Exactly and only the lines from the one containing "const part = new THREE.Group();" through the one containing "before = set(bpy.data.objects)" are to be repeated, both ends included.

** start of Collected data **

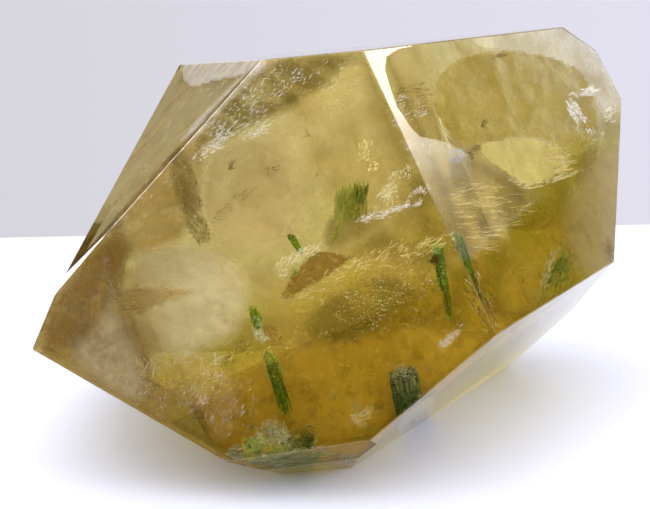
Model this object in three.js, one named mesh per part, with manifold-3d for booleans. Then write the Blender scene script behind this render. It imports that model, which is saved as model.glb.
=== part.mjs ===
// Citrine with tourmaline: one clear honey-yellow piece of a quartz crystal, ground and polished
// to flat facets, with green tourmaline crystals sealed inside it.
// Millimetres, +Z up. The stone rests on its small ground base, and its widest facet looks along -Y.
// The origin is on the surface that it rests on, below the middle of its box.

import * as THREE from "three";
import { mergeVertices } from "three/addons/utils/BufferGeometryUtils.js";
import Module from "manifold-3d";

const wasm = await Module();
wasm.setup();

// The facets as a lapidary would set them: the heading that each one faces (0 is the front, 90 the
// right-hand side), how far it leans up from upright, both in degrees, and how far it lies from
// the stone's heart. front and right are 60 degrees apart, as two faces of a quartz prism are.
const HEART = new THREE.Vector3(-2.6, -10.4, 38);
const FACETS = {
  front: { heading: -4, rise: 8, distance: 33.9 },
  right: { heading: 56.5, rise: 26.5, distance: 34.4 },
  left: { heading: -76.5, rise: 42, distance: 40 },
  left_bevel: { heading: -69.5, rise: 40, distance: 42.4 },
  top: { heading: -140, rise: 81.5, distance: 35.6 },
  left_point: { heading: -94.5, rise: 23, distance: 42.2 },
  left_foot: { heading: -72.5, rise: -58.5, distance: 41.5 },
  front_foot: { heading: 13, rise: -57, distance: 42.6 },
  right_foot: { heading: 60, rise: -44, distance: 34.7 },
  right_end: { heading: 89.5, rise: -12, distance: 52.6 },
  end_foot: { heading: 115, rise: -28, distance: 62.6 },
  back_shoulder: { heading: 147, rise: 61, distance: 56.8 },
  back_right: { heading: 108.5, rise: 27, distance: 69.7 },
  back: { heading: 197, rise: 16.5, distance: 37.3 },
  back_foot: { heading: 196, rise: -30, distance: 51.1 },
};

// An earlier stage of the crystal lies under the front and the right-hand facet, parallel to them.
// The tourmaline grew on it, and the stone is parted there so that each crystal has its pocket.
const GROWTH_UNDER_FRONT = 11.3;
const GROWTH_UNDER_RIGHT = 8;
const PARTING_GAP = 0.3;
const POCKET_CLEARANCE = 0.3;
// No crystal comes closer to a polished facet than this.
const POLISHED_SKIN = 1;

const TOURMALINE_SIDES = 12;
const ROUNDED_TRIANGLE = 0.1;
const BLUNT_TIP = 0.25;

const CITRINE = { color: 0xb9a054, roughness: 0.05, metalness: 0, transparent: true, opacity: 0.45 };
const GREEN = { color: 0x3f7d22, roughness: 0.35, metalness: 0 };
const DARK_GREEN = { color: 0x24501f, roughness: 0.35, metalness: 0 };
const BLUE_BLACK = { color: 0x1d3a33, roughness: 0.4, metalness: 0 };
const PALE_GREEN = { color: 0x9fae7c, roughness: 0.6, metalness: 0 };

// A closed geometry as a solid that can be joined and cut.
function solidOf(geometry) {
  const bare = geometry.clone();
  bare.deleteAttribute("normal");
  bare.deleteAttribute("uv");
  const merged = mergeVertices(bare, 1e-4);
  const triVerts = new Uint32Array(merged.index.array);
  const vertProperties = new Float32Array(merged.attributes.position.array);
  return new wasm.Manifold(new wasm.Mesh({ numProp: 3, vertProperties, triVerts }));
}

function geometryOf(solid) {
  const { vertProperties, triVerts } = solid.getMesh();
  const geometry = new THREE.BufferGeometry();
  geometry.setAttribute("position", new THREE.BufferAttribute(new Float32Array(vertProperties), 3));
  geometry.setIndex(new THREE.BufferAttribute(new Uint32Array(triVerts), 1));
  geometry.computeVertexNormals();
  return geometry;
}

// The direction that a facet faces.
function outward({ heading, rise }) {
  const turn = THREE.MathUtils.degToRad(heading);
  const lean = THREE.MathUtils.degToRad(rise);
  const level = Math.cos(lean);
  return new THREE.Vector3(Math.sin(turn) * level, -Math.cos(turn) * level, Math.sin(lean));
}

// A place inside the stone: how far across (to the right) and up along a facet from the point in
// front of the heart, and how deep under the facet.
function under(facet, [across, up, deep]) {
  const normal = outward(facet);
  const turn = THREE.MathUtils.degToRad(facet.heading);
  const level = new THREE.Vector3(Math.cos(turn), Math.sin(turn), 0);
  const steep = normal.clone().cross(level);
  const place = HEART.clone().addScaledVector(normal, facet.distance - deep);
  return place.addScaledVector(level, across).addScaledVector(steep, up);
}

// Grinds a facet on a solid, inset by some millimetres.
function grind(solid, facet, inset) {
  const normal = outward(facet);
  const reach = normal.dot(HEART) + facet.distance - inset;
  return solid.trimByPlane(normal.negate().toArray(), -reach);
}

// A rough block with its underside at a given height.
function rough(underside) {
  const side = 240;
  return solidOf(new THREE.BoxGeometry(side, side, side).translate(0, 0, side / 2 + underside));
}

function stone(inset) {
  return Object.values(FACETS).reduce((solid, facet) => grind(solid, facet, inset), rough(inset));
}

// The crystal as it was when the tourmaline grew on it, smaller by the inset.
function earlierStage(inset) {
  const belowTheFloor = -10;
  const underFront = grind(rough(belowTheFloor), FACETS.front, GROWTH_UNDER_FRONT + inset);
  return grind(underFront, FACETS.right, GROWTH_UNDER_RIGHT + inset);
}

// Tourmaline grows as a prism whose section is a triangle with bulging sides.
function section(width) {
  const shape = new THREE.Shape();
  for (let i = 0; i < TOURMALINE_SIDES; i++) {
    const angle = (2 * Math.PI * i) / TOURMALINE_SIDES;
    const radius = (width / 2) * (1 + ROUNDED_TRIANGLE * Math.cos(3 * angle));
    const corner = [radius * Math.cos(angle), radius * Math.sin(angle)];
    if (i === 0) shape.moveTo(...corner);
    else shape.lineTo(...corner);
  }
  shape.closePath();
  return shape;
}

// One prism with low tips, from one end to the other. grow makes it larger all round.
function prism({ from, to, width }, grow) {
  const along = to.clone().sub(from);
  const length = along.length();
  along.normalize();
  const wide = width + 2 * grow;
  const tip = wide * BLUNT_TIP;
  const geometry = new THREE.ExtrudeGeometry(section(wide - 2 * tip), {
    depth: length + 2 * grow - 2 * tip,
    bevelThickness: tip,
    bevelSize: tip,
    bevelSegments: 1,
    steps: 1,
    curveSegments: 1,
  });
  geometry.translate(0, 0, tip - grow);
  geometry.applyQuaternion(new THREE.Quaternion().setFromUnitVectors(new THREE.Vector3(0, 0, 1), along));
  geometry.translate(from.x, from.y, from.z);
  return solidOf(geometry);
}

// A rounded lump of fine tourmaline grown together.
function lump({ at, radius }, grow) {
  const geometry = new THREE.IcosahedronGeometry(radius + grow, 1);
  geometry.translate(at.x, at.y, at.z);
  return solidOf(geometry);
}

function needle(facet, from, to, width) {
  return { from: under(facet, from), to: under(facet, to), width };
}

// Fine needles side by side, from a foot line to a line of tips. Every other one is thinner and
// steps back, and every third reaches the full height.
function sheaf(facet, { foot, tips, needles, width }) {
  const [footStart, footEnd, tipStart, tipEnd] = [...foot, ...tips].map((place) => under(facet, place));
  const shortfall = 0.18;
  const step = outward(facet).multiplyScalar(0.4 * width);
  return Array.from({ length: needles }, (_, i) => {
    const share = i / (needles - 1);
    const from = footStart.clone().lerp(footEnd, share);
    const to = tipStart.clone().lerp(tipEnd, share);
    to.lerp(from, i % 3 ? 0 : shortfall).addScaledVector(step, i % 2 ? 1 : -1);
    return { from, to, width: width * (i % 2 ? 1 : 0.8) };
  });
}

const { front, right } = FACETS;

// Each crystal is a list of prisms, or of lumps that are grown together.
const CRYSTALS = {
  tourmaline_broken_top: {
    finish: GREEN,
    prisms: [needle(front, [-14.1, -9, 12.6], [-11.9, -15.2, 11.4], 2.1)],
  },
  tourmaline_broken_base: {
    finish: GREEN,
    prisms: [needle(front, [-11, -16.7, 11.2], [-7.5, -28.2, 9.8], 1.9)],
  },
  tourmaline_short: {
    finish: GREEN,
    prisms: [needle(front, [-7.4, 3.7, 10.5], [-5.1, -0.1, 12.2], 0.9)],
  },
  tourmaline_chip: {
    finish: GREEN,
    prisms: [needle(front, [-6.2, -2.8, 11.8], [-6.9, -4.2, 11], 0.9)],
  },
  tourmaline_ridge: {
    finish: DARK_GREEN,
    prisms: [
      needle(front, [18.1, 2.3, 10.4], [19.5, -5.9, 11.9], 1.6),
      needle(front, [19.3, -4.8, 11.7], [20.8, -11.3, 12.8], 0.8),
    ],
  },
  tourmaline_spray_centre: {
    finish: GREEN,
    prisms: [
      ...sheaf(front, {
        foot: [
          [1.4, 5.7, 11],
          [5.8, 8.4, 12.6],
        ],
        tips: [
          [1, 12.3, 10.4],
          [6.1, 12.8, 12.6],
        ],
        needles: 8,
        width: 1,
      }),
      needle(front, [2.3, 6.6, 11.2], [-0.2, 2.4, 11.3], 0.9),
    ],
  },
  tourmaline_spray_right: {
    finish: GREEN,
    prisms: sheaf(right, {
      foot: [
        [25.4, -14, 7],
        [27.8, -14.3, 7],
      ],
      tips: [
        [9, -23.3, 9],
        [19, -23, 7.5],
      ],
      needles: 8,
      width: 1.1,
    }),
  },
  tourmaline_thick: {
    finish: BLUE_BLACK,
    prisms: [needle(front, [12.9, -19.8, 10], [14.8, -29.7, 13], 4.7)],
  },
  tourmaline_cluster: {
    finish: PALE_GREEN,
    lumps: [
      { at: under(front, [-9.8, -31.6, 10.5]), radius: 2.6 },
      { at: under(front, [-13, -33.6, 9.3]), radius: 2.5 },
      { at: under(front, [-7, -33.4, 11]), radius: 2.6 },
      { at: under(front, [-4.1, -33, 11.6]), radius: 2.2 },
      { at: under(front, [-16.3, -34.9, 8.4]), radius: 1.6 },
      { at: under(front, [-9.2, -35.8, 10]), radius: 2.6 },
      { at: under(front, [-5.2, -36.6, 11]), radius: 2.4 },
    ],
  },
};

function joined(solids) {
  return solids.reduce((whole, solid) => whole.add(solid));
}

function crystal({ prisms = [], lumps = [] }, grow) {
  const members = [...prisms.map((each) => prism(each, grow)), ...lumps.map((each) => lump(each, grow))];
  return joined(members).intersect(stone(POLISHED_SKIN - grow));
}

function named(name, solid, finish) {
  const mesh = new THREE.Mesh(geometryOf(solid), new THREE.MeshStandardMaterial(finish));
  mesh.name = name;
  return mesh;
}

// The largest body of a cut solid, without the slivers left in the creases between lumps.
function largest(solid) {
  return solid.decompose().reduce((most, body) => (body.volume() > most.volume() ? body : most));
}

const pockets = joined(Object.values(CRYSTALS).map((each) => crystal(each, POCKET_CLEARANCE)));
const citrineFront = largest(stone(0).subtract(earlierStage(-PARTING_GAP / 2)).subtract(pockets));
const citrineBack = largest(stone(0).intersect(earlierStage(PARTING_GAP / 2)).subtract(pockets));

const part = new THREE.Group();
part.name = "citrine_with_tourmaline";
part.add(named("citrine_front", citrineFront, CITRINE));
part.add(named("citrine_back", citrineBack, CITRINE));
for (const [name, each] of Object.entries(CRYSTALS)) part.add(named(name, crystal(each, 0), each.finish));

export default part;
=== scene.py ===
# %% [markdown]
# # A citrine with tourmaline, inside and out
# The real thing is one clear, honey-yellow piece of a quartz crystal, ground to flat facets and
# polished like a window. Green tourmaline needles, milky veils and healed cracks lie inside it.
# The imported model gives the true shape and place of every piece, so this lesson only dresses it:
# it builds the clear body over the two packed halves, refines the needles, and adds the faults.

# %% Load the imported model
import math
import random

import bmesh
import bpy
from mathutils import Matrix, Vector, geometry, noise
from mathutils.bvhtree import BVHTree


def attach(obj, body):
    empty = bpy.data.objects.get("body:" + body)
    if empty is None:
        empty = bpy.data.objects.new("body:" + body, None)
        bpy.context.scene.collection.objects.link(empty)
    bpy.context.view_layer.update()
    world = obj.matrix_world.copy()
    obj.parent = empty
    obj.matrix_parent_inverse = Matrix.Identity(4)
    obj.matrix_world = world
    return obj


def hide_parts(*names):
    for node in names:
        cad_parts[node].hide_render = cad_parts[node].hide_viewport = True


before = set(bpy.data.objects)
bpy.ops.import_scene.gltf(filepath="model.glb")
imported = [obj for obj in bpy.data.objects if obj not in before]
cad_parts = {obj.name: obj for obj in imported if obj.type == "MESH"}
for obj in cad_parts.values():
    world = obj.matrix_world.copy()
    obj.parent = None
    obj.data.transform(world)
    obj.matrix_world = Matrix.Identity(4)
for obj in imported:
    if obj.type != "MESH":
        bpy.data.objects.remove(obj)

scene = bpy.context.scene
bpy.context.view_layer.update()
print("nodes in the frame:", sorted(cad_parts))

# %% [markdown]
# ## Units, colours and one helper for nodes
# Blender works in metres and in linear colour. Real stones are measured in millimetres, and
# colours are read as sRGB hex values, so two short functions do the turning. The third adds one
# shader node with its settings and its links, so that a material reads from top to bottom.

# %% Helpers
MM = 0.001


def linear(hex_code):
    """An sRGB hex colour as the linear colour with alpha that Blender's sockets take."""
    channels = [int(hex_code[i:i + 2], 16) / 255 for i in (1, 3, 5)]
    return (*[c / 12.92 if c <= 0.04045 else ((c + 0.055) / 1.055) ** 2.4 for c in channels], 1.0)


def add(tree, kind, inputs=None, **settings):
    """Adds one node. An input is a value, or the socket that it is linked from."""
    made = tree.nodes.new(kind)
    for name, value in settings.items():
        setattr(made, name, value)
    for name, value in (inputs or {}).items():
        if isinstance(value, bpy.types.NodeSocket):
            tree.links.new(value, made.inputs[name])
        else:
            made.inputs[name].default_value = value
    return made


def material(name):
    """An empty node material, its node tree and its output node."""
    made = bpy.data.materials.new(name)
    made.use_nodes = True
    made.node_tree.nodes.clear()
    return made, made.node_tree, add(made.node_tree, "ShaderNodeOutputMaterial")


def mesh_object(name, bm, surface):
    """Turns a bmesh into an object in the scene with its material."""
    data = bpy.data.meshes.new(name)
    bm.to_mesh(data)
    bm.free()
    data.materials.append(surface)
    made = bpy.data.objects.new(name, data)
    scene.collection.objects.link(made)
    return made


# %% [markdown]
# ## The camera
# The photograph's perspective fits a camera a third of a metre in front of the stone, eleven
# centimetres up and tipped 14 degrees down. It comes first, because the faults inside the stone
# are placed where this camera sees them through the polished facets.

# %% Camera
CAMERA_PLACE = Vector((-5.6, -322.4, 113.1)) * MM
CAMERA_TIP = math.radians(14)
PICTURE_WIDTH, PICTURE_HEIGHT = 650, 509
FOCAL_PIXELS = 1700
SENSOR = 36

camera_data = bpy.data.cameras.new("camera")
camera_data.sensor_width = SENSOR
camera_data.lens = FOCAL_PIXELS / PICTURE_WIDTH * SENSOR
camera_data.clip_start = 0.01
camera = bpy.data.objects.new("camera", camera_data)
camera.location = CAMERA_PLACE
camera.rotation_euler = (math.pi / 2 - CAMERA_TIP, 0, 0)
scene.collection.objects.link(camera)
scene.camera = camera
print("lens, mm:", round(camera_data.lens, 1))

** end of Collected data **

> **Solution to this task**:
const part = new THREE.Group();
part.name = "citrine_with_tourmaline";
part.add(named("citrine_front", citrineFront, CITRINE));
part.add(named("citrine_back", citrineBack, CITRINE));
for (const [name, each] of Object.entries(CRYSTALS)) part.add(named(name, crystal(each, 0), each.finish));

export default part;
=== scene.py ===
# %% [markdown]
# # A citrine with tourmaline, inside and out
# The real thing is one clear, honey-yellow piece of a quartz crystal, ground to flat facets and
# polished like a window. Green tourmaline needles, milky veils and healed cracks lie inside it.
# The imported model gives the true shape and place of every piece, so this lesson only dresses it:
# it builds the clear body over the two packed halves, refines the needles, and adds the faults.

# %% Load the imported model
import math
import random

import bmesh
import bpy
from mathutils import Matrix, Vector, geometry, noise
from mathutils.bvhtree import BVHTree


def attach(obj, body):
    empty = bpy.data.objects.get("body:" + body)
    if empty is None:
        empty = bpy.data.objects.new("body:" + body, None)
        bpy.context.scene.collection.objects.link(empty)
    bpy.context.view_layer.update()
    world = obj.matrix_world.copy()
    obj.parent = empty
    obj.matrix_parent_inverse = Matrix.Identity(4)
    obj.matrix_world = world
    return obj


def hide_parts(*names):
    for node in names:
        cad_parts[node].hide_render = cad_parts[node].hide_viewport = True


before = set(bpy.data.objects)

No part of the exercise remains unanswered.